Impact of slurry preparation method on the rheological behaviour of dense anode slurries for lithium-ion batteries

Abstract

Understanding and controlling the rheology of electrode slurries for lithium-ion batteries is critical both for improving their manufacturing efficiency and for achieving desirable battery performance. Here, we show drastic “slurry-preparation-dependent” rheology in an anode slurry for lithium-ion batteries, focusing on the behaviour of carboxymethyl cellulose (CMC), which is the most popular dispersant for graphite particles in anode slurries.
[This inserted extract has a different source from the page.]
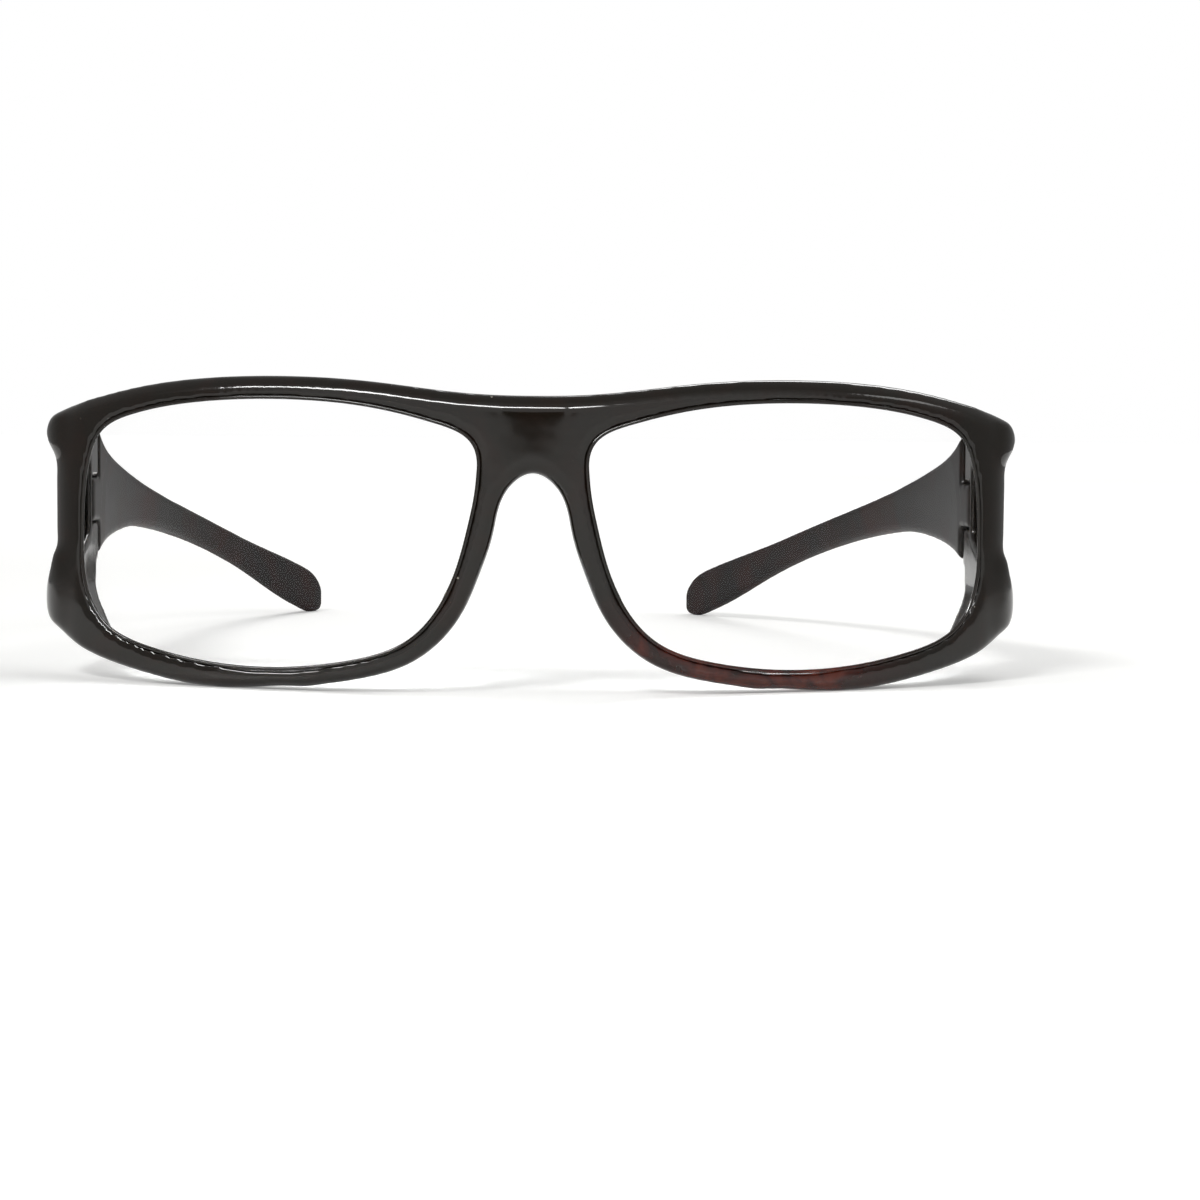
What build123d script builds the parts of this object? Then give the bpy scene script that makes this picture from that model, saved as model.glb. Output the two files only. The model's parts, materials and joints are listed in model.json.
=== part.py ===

Slurry preparation with dry-state mixing, where water is added to a dry mixture of graphite and CMC powder, results in much higher viscosity, yield stress, and elastic modulus than those achieved with conventional wet-state mixing, where graphite is added to a CMC solution. Cryogenic scanning electron microscopy reveals strange CMC “clumps” formed among the graphite particles in the slurry prepared with dry-state mixing. We attribute the increases in viscosity, yield stress, and elastic modulus for the slurries prepared with dry-state mixing to these clumps of CMC, which can enhance the adhesion between graphite particles and thereby constrain their motion. We also show that pre-shearing irreversibly decreases viscosity, yield stress, and elastic modulus, suggesting that the clumps of CMC are irreparably broken down by applied shear. The influence of the slurry preparation method on the rheological properties of anode slurries has not received attention in previous studies. Hence, we believe that our results might provide new strategies for controlling the rheology of the anode slurry in the manufacturing process for lithium-ion batteries.